Jesus paid for my life with His. What He did is something I can never repay. It’s something I can’t even try to. However, out of the gratefulness in my heart, I live my life for Him, giving everything I have to follow the path He’s laid out for me—no matter how daunting it looks. The path isn’t clear. It’s blurry and hard and sometimes tedious. Every day comes with new choices of its own. In the moment, things may seem like a jumbled mess that I’m trapped in, but I do my best to live for the Lord. He’s planned everything out already; all I have to do is keep following.

So—marriage or singleness? My answer: I think the Lord will guide me. Things will happen in His timing. He’s got everything planned out, and I think He’ll show me what He wants me to do based on the open doors He gives me.

Preference

Of course, that doesn’t mean I don’t have a preference as to how I spend my earthly life. If you’d asked me a few years ago, I would have easily said marriage. I wanted the traditional American life. A house. A husband with a good job. Kids I could stay at home with and homeschool. However, as I’ve grown up and begun to interact with the world outside of my home, that preference has wavered. I’ve seen all kinds of lifestyles, met so many different people, and lived in one of the most unconventional ways. I’ve seen how God can work through all kinds of circumstances. Every lifestyle has its own difficulties and joys. Each person fits differently into different situations.

And thus, things weren’t so black and white anymore.

Pros and Cons

Being the practical thinker I am, I first like to weigh the pros and cons of my options.

Marriage is difficult. Relationships are challenging. Children are a huge commitment. Out of the two options (marriage and singleness), marriage is the most difficult and probably most stressful option. It requires a ton of growth and sacrifice, and it isn’t a comfortable or easy path of life. However, there are many joys and rewards that do come along with it. It’s a life of extreme highs and lows.

Singleness is “easier” in a sense. There’s a lot more flexibility and freedom in it. If you don’t want to change or grow, there (usually) isn’t someone to push you to do so. There’s more control involved, and you can pretty much do what you want to do, when you want to do it. Your time and energy is yours to decide how you want to spend it.

Singleness

Getting a job has made me realize just how much of a blessing singleness can be. I’ve also seen how the Lord can use it for His glory. I have ultimate flexibility and freedom—at least something pretty close. I can work almost any hours, get almost any job in my area, and choose how I spend my free time however I want. I have the ability to make choices almost unhindered by anything in my personal life, and I’m able to choose who and what I prioritize.

Marriage

However, marriage is still something I hope for. I’d like to have a husband. I’d like to raise my own kids. I’d like to be a stay-at-home mom who homeschools, and I’d love to be a homemaker. And while marriage is on the plate of things I’d like to do with my life (along with having children), I’m fully trusting the Lord to guide me where He can best use me. My preference on how I live out this earthly life is with a family of my own. However, if the Lord has other plans, I’m up for that. Ultimately, I want what he wants, but I’m leaning slightly more toward marriage than anything else.

Living It Out

I’m not going to search out marriage; I’m not going to try to look for a partner. I’m trusting the Lord with His plan, and I think He’ll show me what He wants me to do in His timing. If He wants me to love with my life through work or friends, I’ll gladly do that. If He wants me to do the same through a family of my own, I’ll be more than happy to.

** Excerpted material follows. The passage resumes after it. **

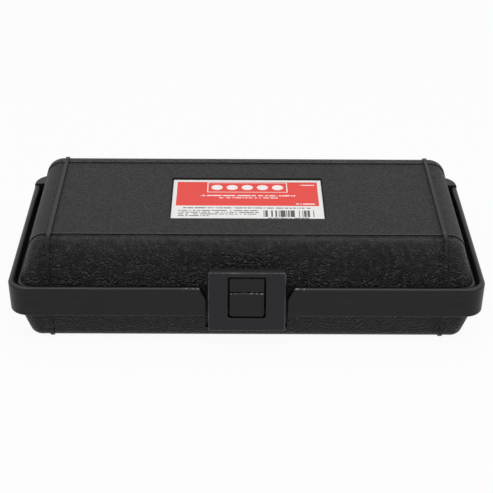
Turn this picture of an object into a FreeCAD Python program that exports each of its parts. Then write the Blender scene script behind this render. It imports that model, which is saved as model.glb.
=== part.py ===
import FreeCAD, Part
import math
import os
from FreeCAD import Vector

# Bit set case, double walled and blow moulded: a base with a raised rim band, a lid that sits
# inside the band, two pinned hinges at the back and one snap latch in front. Millimetres.
# X runs along the width, the latch faces -Y, +Z is up, and the foot ribs stand on Z = 0.

# Overall sizes
band_width = 230.4            # over the rim band, at its top edge
case_depth = 125.6            # latch face to the back edge of the hinge flange
latch_face_y = -case_depth / 2
flange_back_y = case_depth / 2

piece_overlap = 0.5           # fused forms of one piece reach into each other

# Heights
foot_height = 0.7             # foot ribs under the base
band_bottom_z = 18.0
band_top_z = 33.5
parting_z = 31.8              # middle of the gap between base and lid
parting_gap = 0.3
panel_z = 52.4                # top panel of the lid
panel_step = 0.4              # height of the steps that bound the panel

# Outer forms
wall_draft = 16.0             # degrees, lid walls and lower base walls
band_front_set = 0.8          # band behind the latch face
band_corner = 10.0
band_taper = 0.6              # band narrows by this towards its bottom
band_wall = 3.0
band_low_round = 0.8
rim_outer_round = 1.4         # top of the band, outside
rim_inner_round = 1.2         # top of the band, along the moat
base_inset = 4.8              # lower base wall behind the band
base_corner = 6.0
base_round = 6.0
lid_inset = 5.5               # lid wall behind the band, at the parting line
lid_back_inset = 9.0          # lid wall in front of the flange edge, at the parting line
lid_corner = 8.0
lid_top_corner = 8.8
lid_round = 8.0
moat_depth = 6.5              # groove between band and inner wall
panel_front_set = 21.4        # front edge of the panel behind the latch face
panel_back_set = 23.5         # back edge of the panel in front of the flange edge

# Stiffening ribs, alike on lid and base
rib_spacing = 191.0
rib_width = 1.8
rib_height = 1.2              # above the panel
rib_spread = 0.2              # how far a rib stands out from a sloping wall

# Label
label_width = 76.2
label_depth = 44.6
label_thickness = 0.2
label_recess = 1.1
label_margin = 0.8            # pocket beyond the label
label_corner = 1.0
label_x = 0.4                 # label and pocket, right of the middle
label_shift = 0.6             # and in front of the middle of the panel

# Hinges
hinge_end_set = 53.2          # middle of a hinge from the end of the band
knuckle_radius = 4.1
knuckle_length = 9.0
knuckle_gap = 0.4
knuckle_count = 5             # base, lid, base, lid, base
hinge_pin_radius = 1.5
hinge_overhang = 0.9          # flange edge behind the knuckles
hinge_air = 0.4               # knuckles to flange
back_wall_air = 0.8           # knuckles to the back wall of the base
flange_thickness = 3.5
flange_rise = 0.7             # flange above the rim of the band
flange_round = 1.0
flange_gap = 0.3
flange_depth = 11.4
flange_corner = 10.0
pin_running = 0.08            # radial clearance of a pin in the piece that turns
pin_grip = 0.02               # radial clearance of a pin in the piece that holds it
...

So I guess what I’m saying is that it’s not my decision. Yes, I have choices in my day-to-day life, but I’m not actively pursuing one or the other. I’m living by faith and trusting God with the rest. I’m trusting Him to draw out the path. No, it’s not very clear at times. No, it’s not always easy. But because of the love He’s shown me, I’ll follow Him to the ends of the world.

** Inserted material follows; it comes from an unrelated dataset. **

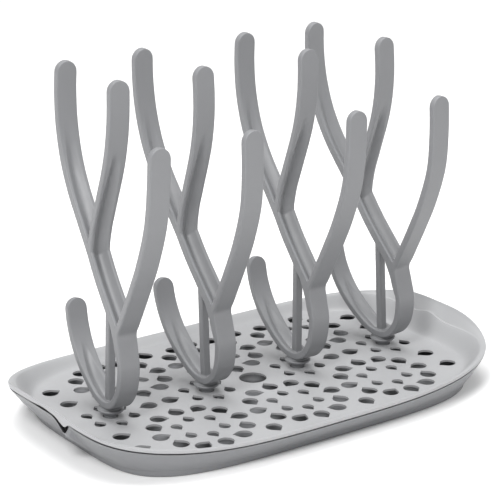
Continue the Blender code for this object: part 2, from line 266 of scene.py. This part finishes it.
def combine(thing, other, operation):
    modifier = thing.modifiers.new(other.name, "BOOLEAN")
    modifier.operation = operation
    modifier.object = other
    modifier.solver = "EXACT"


def baked(thing, name):
    """The object with its modifiers applied, as a new mesh."""
    bpy.context.view_layer.update()
    graph = bpy.context.evaluated_depsgraph_get()
    mesh = bpy.data.meshes.new_from_object(thing.evaluated_get(graph))
    mesh.name = name
    return mesh


def remove(*things):
    for thing in things:
        bpy.data.objects.remove(thing, do_unlink=True)


def level(outline, height):
    return [(x, y, height) for x, y in outline]


def circle(x, y, radius, sides):
    return [(x + radius * cos(2 * pi * i / sides), y + radius * sin(2 * pi * i / sides))
            for i in range(sides)]


def superellipse(half, power, inset=0.0):
    points = []
    for i in range(OUTLINE_POINTS):
        angle = 2 * pi * (i + 0.5) / OUTLINE_POINTS
        c, s = cos(angle), sin(angle)
        reach = (abs(c) ** power + abs(s) ** power) ** (-1.0 / power)
        points.append(((half[0] - inset) * c * reach, (half[1] - inset) * s * reach))
    return points


def outward(point):
    return Vector((point.x, point.y, 0.0)).normalized()


def along(x):
    return min(1.0, abs(x) / RIM_HALF[0])


def crest(x):
    return along(x) ** CREST_POWER


def rise_without_crest(x):
    return SIDE_RISE + CORNER_RISE * along(x) ** CORNER_POWER


def rise(x):
    return rise_without_crest(x) + CREST_RISE * crest(x)


def lip_width(x):
    return LIP_NARROW + LIP_CORNER * along(x) ** CORNER_POWER + LIP_WIDER * crest(x)


def notch(x, y, depth):
    """How far the edge drops at (x, y): a ramp and an abrupt end, at both short ends."""
    share = (y - NOTCH_FROM) / (NOTCH_TO - NOTCH_FROM)
    if share <= 0.0 or share >= 1.0 or abs(x) < NOTCH_BEYOND:
        return 0.0
    return depth * sin(pi * share ** NOTCH_SKEW)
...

6 Replies to “Marriage or Singleness?”

  1. Kayla, even though I got married at 17, almost 18, it was not what I had planned. I expected to go to college and graduate before I got married. Uncle and I were boyfriend and gf for two years in high school. But God had other plans for us. We ended up living in Japan for 3 and a half years while uncle was in the military during the Vietnam war when lots of guys were drafted. We met many local nationals some of whom we are still in contact with after more than 55 years. We got to meet uncle’s aunts and uncles who were all born in HI but moved to Japan in 1941 before the Pearl Harbor attack.
    So definitely God has a plan for you, and He will reveal it to you as you stay in HIs Word, pray, fellowship with other believers and ask godly mentors (even parents) for advice.